La chambre d’Augustin restait ouverte comme celle d’Ambroise ; elle était comme une image de son âme, toujours ouverte à ceux qui cherchaient la vérité ou des consolations. Quelquefois la profondeur de la méditation l’enlevait à la terre. La tête inclinée, il ne voyait et n’entendait plus rien autour de lui. Nous raconterons une anecdote[1] dont l’exactitude n’est pas incontestable, mais qui peint trop bien les mœurs du temps pour être écartée de ce travail. Une femme d’Hippone, faussement accusée, avait eu la pensée d’aller trouver le pontife ; après avoir franchi le seuil de la maison épiscopale, elle se rendit dans la chambre d’Augustin ; elle parut devant lui dans l’attitude du recueillement et du respect, et lui adressa quelques paroles pleines d’humilité. Augustin, plongé dans l’étude et la contemplation, ne répondit pas à la suppliante, et ne tourna pas même la tête ; la femme d’Hippone attribuait cette immobilité silencieuse à une pieuse réserve, et crut devoir déclarer à l’évêque le motif de la démarche qu’elle avait osé entreprendre ; mais l’évêque demeura muet. Sortie sans consolation de la maison épiscopale, la pauvre femme résolut de chercher Augustin à l’église, le lendemain ; à l’heure marquée, elle le vit à l’autel remplissant les fonctions sacrées, et assista au saint sacrifice avec une piété profonde. Au moment solennel de l’élévation, elle fut ravie en esprit devant le trône de l’adorable Trinité, et là elle reconnut Augustin, le front baissé et cherchant à sonder le mystère du Dieu en trois personnes ; une voix lui dit alors : Hier, quand tu as voulu consulter Augustin, il se trouvait enlevé dans la contemplation de la Trinité sainte ; tandis que tu lui parlais, son esprit était absent de sa chambre, voilà pourquoi il ne t’a pas répondu et ne s’est point aperçu de ta présence ; retourne chez lui et tu le trouveras bon et compatissant. — Ainsi parlait la voix du ciel, et la femme d’Hippone reprit bientôt le chemin de la maison épiscopale, d’où elle sortit consolée.

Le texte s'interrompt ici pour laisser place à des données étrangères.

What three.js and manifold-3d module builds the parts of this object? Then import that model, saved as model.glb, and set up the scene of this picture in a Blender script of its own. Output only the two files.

À l’exemple du grand Apôtre, Augustin ne visitait que les orphelins et les veuves livrées à la douleur. Il se rendait en toute hâte auprès des malades qui lui faisaient demander des prières ou l’imposition des mains. Il fallait d’urgentes nécessités pour qu’il se décidât à visiter des monastères de femmes. L’évêque d’Hippone recommandait comme excellentes les règles de saint Ambroise, pour la vie et les mœurs des prêtres. Il ne pensait pas qu’un prêtre dût se charger de négocier des mariages, de peur de l’exposer aux malédictions des époux, dans le cas où leur union ne serait pas heureuse. Selon lui, le prêtre ne devait engager personne au métier des armes, à cause des calamités de la guerre ; il ne devait pas accepter une place à des festins dans son pays, afin de mieux garder ses habitudes de tempérance. Il est une parole du grand évêque de Milan, que notre docteur rappelait souvent saint Ambroise approchait de sa fin ; des fidèles rassemblés autour de son lit, le voyant près de s’en aller à Dieu, pleuraient, gémissaient et demandaient au pontife mourant d’implorer lui-même du Seigneur une prolongation de ses jours ; Ambroise leur répondit : « Je n’ai point vécu de telle sorte que j’aie honte de rester au milieu de vous ; mais je ne crains pas de mourir, parce que nous avons un bon maître. » Notre Augustin, devenu vieux, dit Possidius, admirait et louait ces paroles limées et pesées : elimata et librata. Il citait aussi un autre mot d’un évêque de ses amis, à qui il restait peu de temps à vivre. L’évêque malade lui avait fait signe de la main qu’il allait sortir de ce monde ; Augustin lui répondit qu’il pouvait vivre encore : « Si je ne devais jamais mourir, ce serait bien, lui répliqua le pontife malade ; mais puisqu’il faut mourir, pourquoi pas maintenant[2] ? »

  1. Vie de saint Augustin, par Lancilot.
  2. Si nunquam, bene ; si aliquando, quare non modo ? Possidius, Vit. S. August.